The 777X has folding wing-tips to increase wingspan and fuel-efficiency without limiting access at airports
The 777X has folding wing-tips to increase wingspan and fuel-efficiency without limiting access at airports

The 777X was launched with two siblings – the 777-9X and the 777-8X. Boeing states that the 9X will have a range of more than 8,200 nautical miles (15,185 km) and the lowest operating cost per seat of any commercial airplane, whilst the 8X will offer a range of more than 9,300 nautical miles (17,220 km).
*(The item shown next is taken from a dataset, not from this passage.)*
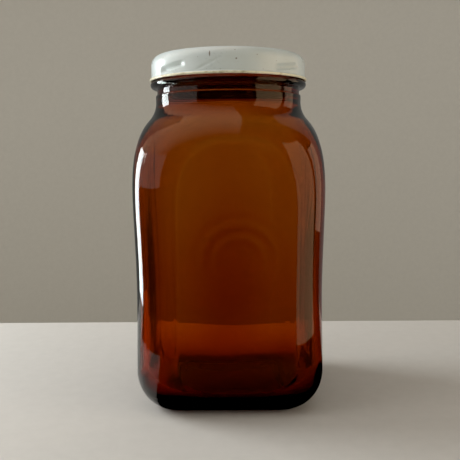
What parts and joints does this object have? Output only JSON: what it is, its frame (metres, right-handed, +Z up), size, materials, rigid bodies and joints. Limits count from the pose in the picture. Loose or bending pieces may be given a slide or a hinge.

Production is due to begin in 2017, with the first deliveries in 2020.

You can view a video about the 777X below.

Source: Boeing

Boeing Introduces its New Fuel-Efficient, Twin-Engine Jet for Long-Haul Flights: The 777X

15 comments
socalboomer
that's really a very pretty airplane.
Gadgeteer
I wonder why they didn't use fixed winglets instead of the more complicated folding wing.
Hovnimrsk Prdelac
@Gadgeteer - vertical winglets reduce drag through limiting the vortexes but do not provide any lift, while horizontal tips offer both.
Dan79
Gadgeteer, i was wondering the exact same thing until i read the first paragraph. "The aircraft is designed with folding wing-tips that will increase wingspan and, as a result, fuel efficiency without limiting access at airports." maybe the folding wing is to allow a large wingspan without limiting access at airports.
Oombi
Folding wing allows the wider wingspan to use conventional parking spaces at airports.
Asoka Indrasoma
Well... might have been an obvious solution, as most carrier borne aircraft have had folding wings for exactly the same reason since maybe WW2... But full credit to Boeing for actually building a plane like this...
Wejitu Geodol
Awful big engines there....almost looks ugly.
ChicagoBlue
Boeing developed a folding wing tip for the ORIGINAL 777 back in the early 90s, because American wanted to replace their DC-10s with 777s AND fit them into the same gate space! The wing came in THREE OPTIONS: 1) Folding, with actuator inside wing 2) Retro-fittable, but bolted down with NO actuator 3) Bolted down solid wing When American did not place an initial order for the folding wing tip, and no-one else was interested in the weight vs gate space equation, Boeing dropped it as an option and NONE were ever made! Deja vu all over again!
Cliff Tsay
Does it still use the same type of Li-ion battery troubling 787? I assume not, then what is the main power source for on-board electronics?
Slowburn
@ Cliff Tsay The problem with the batteries seems to be solved. The latest problem was with a french made charger that would have had to been fixed even if the plane had lead acid batteries. every maintenance squawk on a 787 is treated like news Airbus taking years to make a permanent fix for wing cracks on the A380 gets crickets.